**MATERIAL PROVIDED:**
━━━━━━━━━━━━━━━━━━━━━━━━━━━━━━

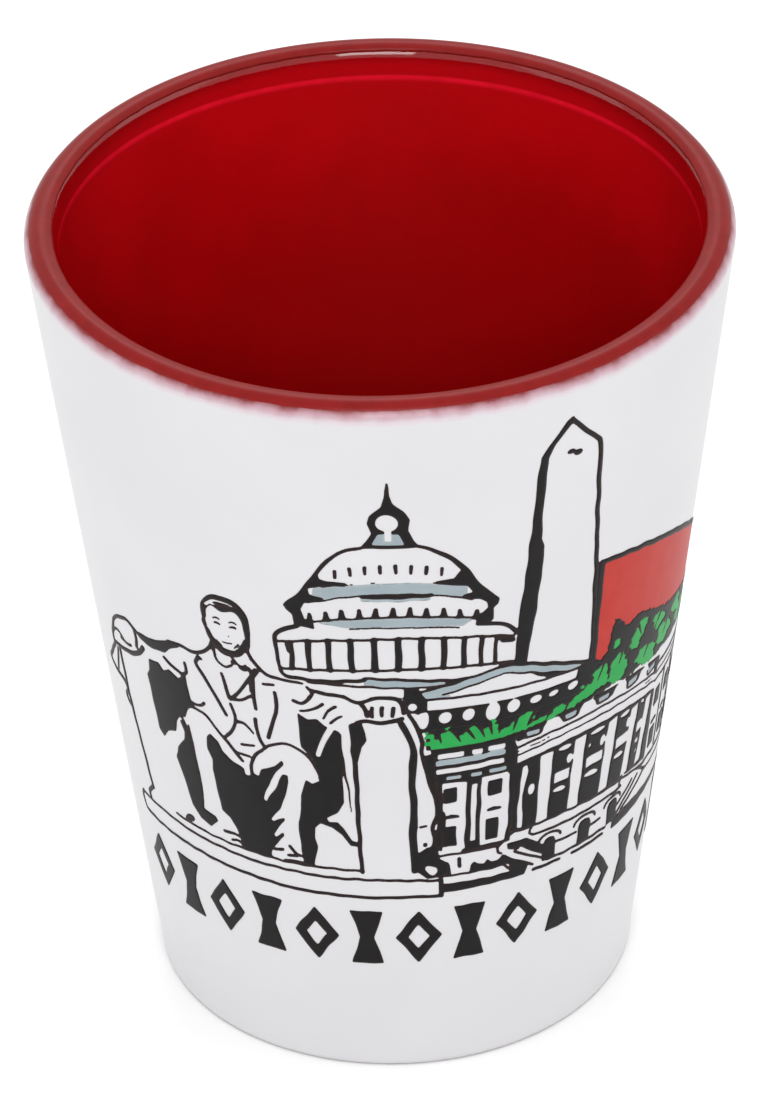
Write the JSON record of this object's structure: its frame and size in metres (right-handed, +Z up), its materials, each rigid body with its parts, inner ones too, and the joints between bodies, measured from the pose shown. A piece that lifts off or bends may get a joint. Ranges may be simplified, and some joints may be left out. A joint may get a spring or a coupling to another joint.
{
  "type": "shot glass",
  "caption": "Tapered shot glass: a clear glass tumbler with a red undercoat, a white topcoat and a printed city scene over a plain ornament band.",
  "frame": {"origin": "on the glass's axis, at the level of the bearing ring that it stands on", "axes": "+Z up along the axis; the middle of the printed scene faces -Y"},
  "size_m": [0.0484, 0.0484, 0.0601],
  "materials": {
    "clear_glass": "clear pressed soda-lime glass, fire polished",
    "red_enamel": "sprayed deep red enamel, glossy through the glass, satin and brown where it goes over the lip",
    "white_enamel": "sprayed white enamel, soft semi-gloss, feathered at its upper edge",
    "black_ink": "screen-printed black ink, satin",
    "green_ink": "screen-printed green ink, satin",
    "red_ink": "screen-printed red ink, satin",
    "tint_ink": "screen-printed pale blue-grey ink, satin"
  },
  "bodies": {
    "root": {"glass_tumbler": "clear_glass", "green_hedge": "green_ink", "ink_arm_block": "black_ink", "ink_bay": "black_ink", "ink_chair_shadow": "black_ink", "ink_cornice": "black_ink", "ink_domed_hall": "black_ink", "ink_far_steps": "black_ink", "ink_figure_outline": "black_ink", "ink_lap_shadow": "black_ink", "ink_ledge": "black_ink", "ink_left_leg_shadow": "black_ink", "ink_left_wing": "black_ink", "ink_obelisk": "black_ink", "ink_ornament_01": "black_ink", "ink_ornament_02": "black_ink", "ink_ornament_03": "black_ink", "ink_ornament_04": "black_ink", "ink_ornament_05": "black_ink", "ink_ornament_06": "black_ink", "ink_ornament_07": "black_ink", "ink_ornament_08": "black_ink", "ink_ornament_09": "black_ink", "ink_ornament_10": "black_ink", "ink_ornament_11": "black_ink", "ink_ornament_12": "black_ink", "ink_ornament_13": "black_ink", "ink_ornament_14": "black_ink", "ink_ornament_15": "black_ink", "ink_ornament_16": "black_ink", "ink_panel_outline": "black_ink", "ink_plinth": "black_ink", "ink_portico": "black_ink", "ink_right_leg_shadow": "black_ink", "ink_right_wing": "black_ink", "ink_terrace": "black_ink", "red_panel": "red_ink", "red_undercoat": "red_enamel", "tint_cornice": "tint_ink", "white_topcoat": "white_enamel"}
  },
  "joints": []
}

━━━━━━━━━━━━━━━━━━━━━━━━━━━━━━

**WHAT TO DO:** Copy every line of the material, please, keeping it exactly the same.

**RESULT OF THE EXERCISE:**
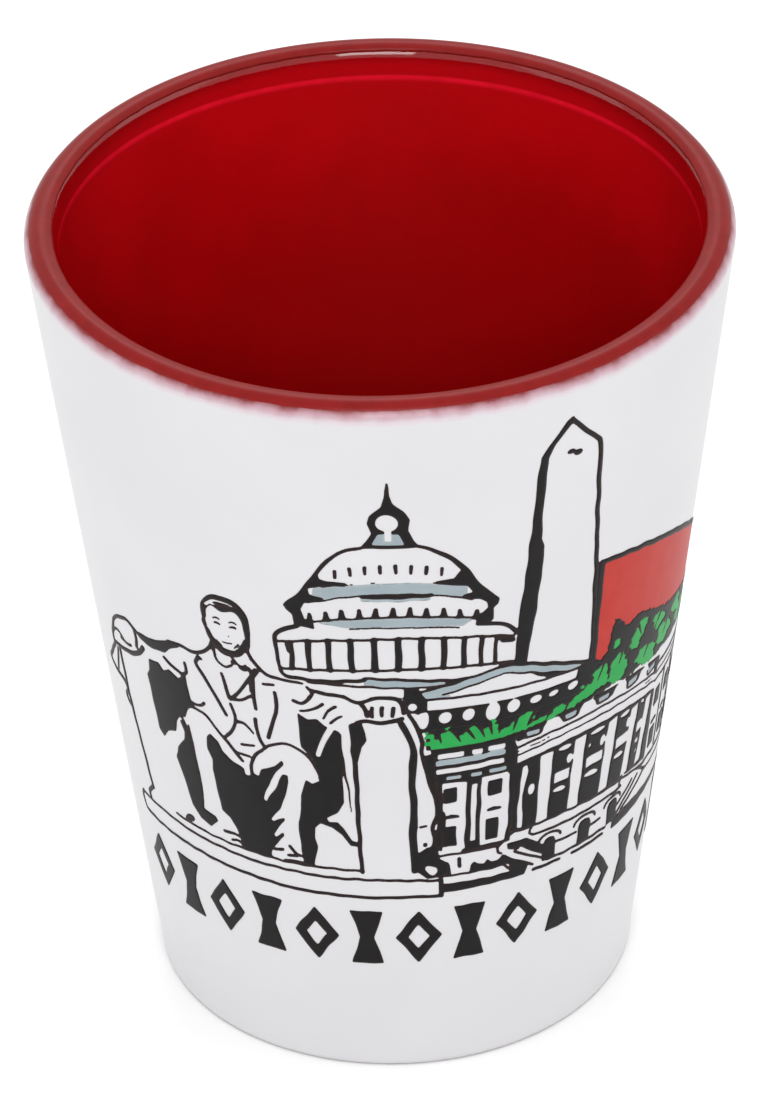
Write the JSON record of this object's structure: its frame and size in metres (right-handed, +Z up), its materials, each rigid body with its parts, inner ones too, and the joints between bodies, measured from the pose shown. A piece that lifts off or bends may get a joint. Ranges may be simplified, and some joints may be left out. A joint may get a spring or a coupling to another joint.
{
  "type": "shot glass",
  "caption": "Tapered shot glass: a clear glass tumbler with a red undercoat, a white topcoat and a printed city scene over a plain ornament band.",
  "frame": {"origin": "on the glass's axis, at the level of the bearing ring that it stands on", "axes": "+Z up along the axis; the middle of the printed scene faces -Y"},
  "size_m": [0.0484, 0.0484, 0.0601],
  "materials": {
    "clear_glass": "clear pressed soda-lime glass, fire polished",
    "red_enamel": "sprayed deep red enamel, glossy through the glass, satin and brown where it goes over the lip",
    "white_enamel": "sprayed white enamel, soft semi-gloss, feathered at its upper edge",
    "black_ink": "screen-printed black ink, satin",
    "green_ink": "screen-printed green ink, satin",
    "red_ink": "screen-printed red ink, satin",
    "tint_ink": "screen-printed pale blue-grey ink, satin"
  },
  "bodies": {
    "root": {"glass_tumbler": "clear_glass", "green_hedge": "green_ink", "ink_arm_block": "black_ink", "ink_bay": "black_ink", "ink_chair_shadow": "black_ink", "ink_cornice": "black_ink", "ink_domed_hall": "black_ink", "ink_far_steps": "black_ink", "ink_figure_outline": "black_ink", "ink_lap_shadow": "black_ink", "ink_ledge": "black_ink", "ink_left_leg_shadow": "black_ink", "ink_left_wing": "black_ink", "ink_obelisk": "black_ink", "ink_ornament_01": "black_ink", "ink_ornament_02": "black_ink", "ink_ornament_03": "black_ink", "ink_ornament_04": "black_ink", "ink_ornament_05": "black_ink", "ink_ornament_06": "black_ink", "ink_ornament_07": "black_ink", "ink_ornament_08": "black_ink", "ink_ornament_09": "black_ink", "ink_ornament_10": "black_ink", "ink_ornament_11": "black_ink", "ink_ornament_12": "black_ink", "ink_ornament_13": "black_ink", "ink_ornament_14": "black_ink", "ink_ornament_15": "black_ink", "ink_ornament_16": "black_ink", "ink_panel_outline": "black_ink", "ink_plinth": "black_ink", "ink_portico": "black_ink", "ink_right_leg_shadow": "black_ink", "ink_right_wing": "black_ink", "ink_terrace": "black_ink", "red_panel": "red_ink", "red_undercoat": "red_enamel", "tint_cornice": "tint_ink", "white_topcoat": "white_enamel"}
  },
  "joints": []
}